J'ai Lu :: 1991 / 1997 :: acheter ce livre

Résumons l’intrigue. Effrayée par les forces mutagènes de Mytale, l’humanité abandonne cette planète maudite à son triste sort pendant deux millénaires. Un temps bien suffisant pour qu’une poignée de colons transforment le lieu en enfer, y instaurent un régime totalitaire, séparent la société en castes de mutants monstrueux et y malmènent ceux qui ont conservé forme à peu près humaine. Mais après ces longues années de quarantaine, le reste de la galaxie s’intéresse à nouveau à l’endroit. Elle y expédie des explorateurs sur-armés. La belle, la colérique et l’instinctive Audham En-Tha, seule survivante de l’escouade, se trouve bloquée sur la planète, et elle aura donc tout le loisir d’en découvrir les secrets, les ressorts et les particularités ethnologiques.

Comme il se doit, ce roman est aussi la description d’un monde. Au bout des 500 pages de cette histoire publiée à l’origine en trois tomes, le fonctionnement des castes, les disputes géopolitiques, l’économie, les arts martiaux, l’architecture, l’onomastique et l’habillement locaux n’ont plus aucun secret pour le lecteur. Et des phrases aussi incongrues que "Rib lorpal em Sal-la Danid connaissait relativement bien Fyhr Afira Fahr et, s’il était observateur (...) il verrait immédiatement que le ksin d’Audh Onido Dham était Tag’" (p. 138), finissent par couler de source, une fois immergé dans le livre. Reste juste cette impression usuelle en matière de science-fiction, ou d’heroic fantasy (ce roman appartient quasiment aux deux genres), que l’auteur s’est laissé aller à un amour tout masculin pour la belle mécanique, qu’il s’est amusé à monter une jolie machine compliquée et savante, mais après ?

Après, il y les atouts d’Ayerdhal, ses petits et ses gros plus. Celui-ci n’est pas devenu un chef de file de la science-fiction française par sa seule habileté à ressasser de vieux thèmes. Il sait aussi écrire, d’un style cru, riche et imagé, célinien en un mot, quand il s’en donne la peine. Il est aussi aidé par un sens aigu de la psychologie, déployé à loisir dans ces parties de barbichette où chaque personnage, détenteur des pires secrets, cherche à tirer les vers du nez de l’autre. Et quand le sexe se mêle à ces jeux de poker menteur, comme dans le chapitre 8 du livre 1, cela donne droit à quelques scènes d’anthologie.
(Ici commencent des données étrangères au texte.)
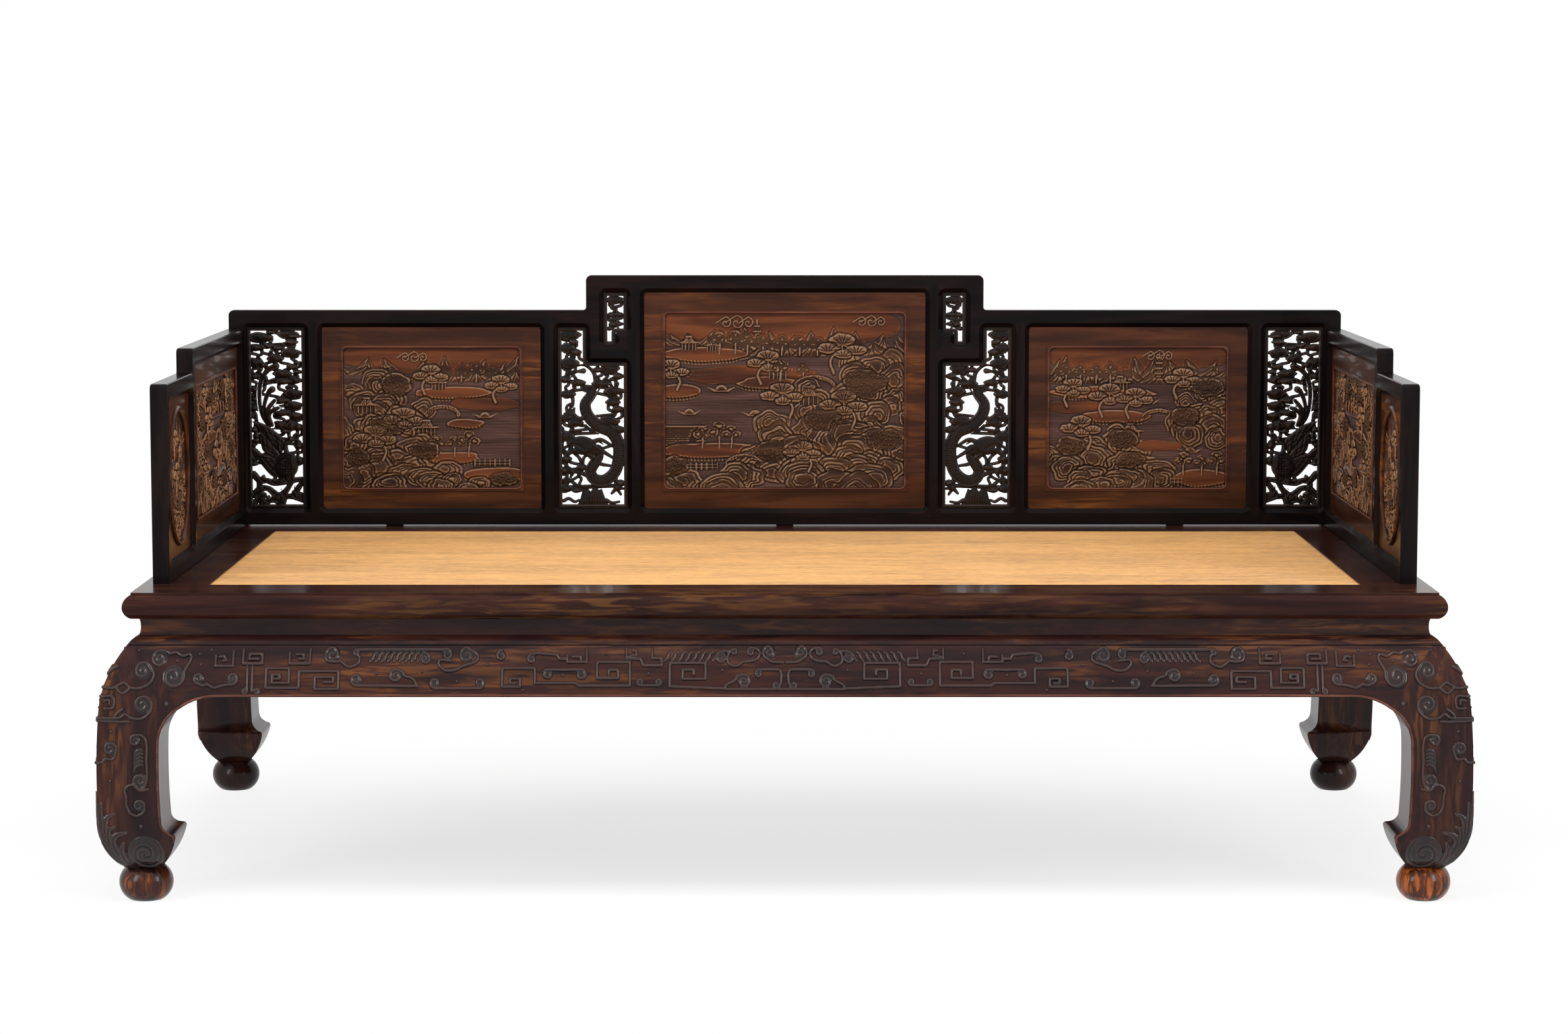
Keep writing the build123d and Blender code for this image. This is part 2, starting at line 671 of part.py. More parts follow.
# ---------------------------------------------------------------- rear railing
def rear_fields():
    """Every opening of the rear railing, by the board that fills it; the left ones mirror the right."""
    right = {
        "phoenix": [(phoenix_in, field_floor), (end_stile_in, field_floor), (end_stile_in, wing_field_top),
                    (phoenix_in, wing_field_top)],
        "wing": [(wing_in, field_floor), (wing_out, field_floor), (wing_out, wing_field_top), (wing_in, wing_field_top)],
        "dragon": [(centre_out, field_floor), (dragon_out, field_floor), (dragon_out, wing_field_top),
                   (post_out, wing_field_top), (post_out, arm_low), (centre_out, arm_low)],
        "cloud": [(tip_out, arm_top), (post_in, arm_top), (post_in, centre_field_top), (centre_out, centre_field_top),
                  (centre_out, tip_top), (tip_out, tip_top)]}
    fields = {"centre": Field((-half_centre, field_floor), (half_centre, field_floor),
                              (half_centre, centre_field_top), (-half_centre, centre_field_top))}
    for name, points in right.items():
        fields[f"right_{name}"] = Field(*points)
        fields[f"left_{name}"] = Field(*mirrored(points))
    return fields


def rear_plate(fields):
    """The rear railing's framework before it is parted: two wings and a raised centre."""
    right_edge = [(rear_half, railing_foot), (rear_half, wing_top), (post_out, wing_top), (post_out, centre_top)]
    rounded = []
    for side in (-1, 1):
        rounded += [((side * rear_half, wing_top), outer_corner), ((side * post_out, centre_top), outer_corner),
                    ((side * post_out, wing_top), step_corner)]
    return railing_plate(right_edge + mirrored(right_edge)[::-1], rounded, fields.values(),
                         (-end_stile_in, end_stile_in))


def wing_rail_points():
    """The top rail of the right wing, mitred at its end and pointed where it meets the raised centre's post."""
    return [(rear_half + margin, wing_top + margin), (end_stile_in, wing_field_top), (post_out, wing_field_top),
            (post_out - shoulder_point, wing_line), (post_out, wing_top), (post_out, wing_top + margin)]


def post_points():
    """The raised centre's right post, mitred to the top rail above and to the hooked arm below."""
    return [(post_out + overrun, centre_top + overrun), (post_in, centre_field_top), (post_in, arm_top),
            (post_out + overrun, arm_low - overrun)]


def arm_points():
    """The hooked arm from that post in to the centre stile, with its upturned tip."""
    return [(post_out + overrun, arm_low - overrun), (post_in, arm_top), (tip_out, arm_top), (tip_out, tip_top),
            (centre_out, tip_top), (centre_out, arm_top), (centre_out - shoulder_point, arm_top - shoulder_point),
            (centre_out, arm_low)]


def part_rear_plate(plate):
    """Part the plate into its members; right-hand ones only, apart from the two rails that cross the middle."""
    stiles = {"phoenix_stile": stile_points(wing_out, field_floor, wing_field_top),
              "wing_stile": stile_points(dragon_out, field_floor, wing_field_top),
              "centre_stile": stile_points(half_centre, field_floor, centre_field_top)}
    bottom = [(rear_half + margin, railing_foot - margin), (end_stile_in, field_floor)]
    centre = [(post_out + overrun, centre_top + overrun), (post_in, centre_field_top)]
    members = {"bottom_rail": plate & prism(bottom + mirrored(bottom)[::-1]),
               "centre_top_rail": plate & prism(centre + mirrored(centre)[::-1]),
               "outer_stile": plate & prism(outer_stile_points(rear_half, 1, wing_top)),
               "wing_top_rail": plate & prism(wing_rail_points()),
               "post": plate & prism(post_points()) - prism(wing_rail_points()),
               "arm": plate & prism(arm_points())}
    for name, points in stiles.items():
        members[name] = plate & prism(points)
        for rail in ("bottom_rail", "centre_top_rail", "wing_top_rail"):
            members[rail] = members[rail] - prism(points) - prism(mirrored(points))
    members["centre_stile"] = members["centre_stile"] - prism(arm_points())
    return members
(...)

Aussi monstrueux et aberrants soient-ils, les personnages d’Ayerdhal sonnent juste. Pas de super héros immaculé chez lui, même si certains peuvent avoir le sens du sacrifice. Audham En-Tha, le personnage principal, est caractérielle, ses sauveteurs sont des blancs-becs suffisants, la future passionaria de la révolution est dyslexique. Le seul dans cette histoire à être irréprochable est en fait l’attachant Haÿn, mutant hideux, violente bête de combat sensible et dégoûtée par ses semblables. L’auteur peint des humains, il sait ce que leurs grands principes doivent à leurs frustrations et désirs personnels. Ainsi apprend-on que tel conspirateur contre la tyrannie est mu en premier lieu par le désir de conquérir une femme. Ainsi voit-on l’un des méchants qui règnent sur ce monde prendre des décisions dommageables pour sa personne, dans le seul but mesquin de satisfaire une vieille rancoeur.

Ayerdhal se montre aussi fin sociologue. Il décrit avec précision les mouvements et les remous dissimulés sous le glacis d’une société totalitaire pérenne. Au cœur du livre, il détaille les manoeuvres, les objectifs, les dissensions et les déchirements des groupes intermédiaires, castes ou micro sociétés, libres de certains mouvements tant qu’elles ne titillent pas trop le pouvoir central et ne remettent pas en cause le monolithisme apparent.

Mais dans la troisième partie de l'histoire, tout reprend le fil habituel du roman d’aventure. Dans et autour de la Citadelle, siège du pouvoir central, les méchants sont vraiment très méchants, leurs repaires délirants et lugubres, et les gentils se serrent les coudes, malgré leurs défauts et leurs insolubles divisions, parce que "we shall overcome". Tout alors est prêt pour l’apocalypse, pour une fin tout en violence et en déchirements qui ne prend qu’en partie, grâce au bon goût d’Ayerdhal, la forme d’une happy end béate.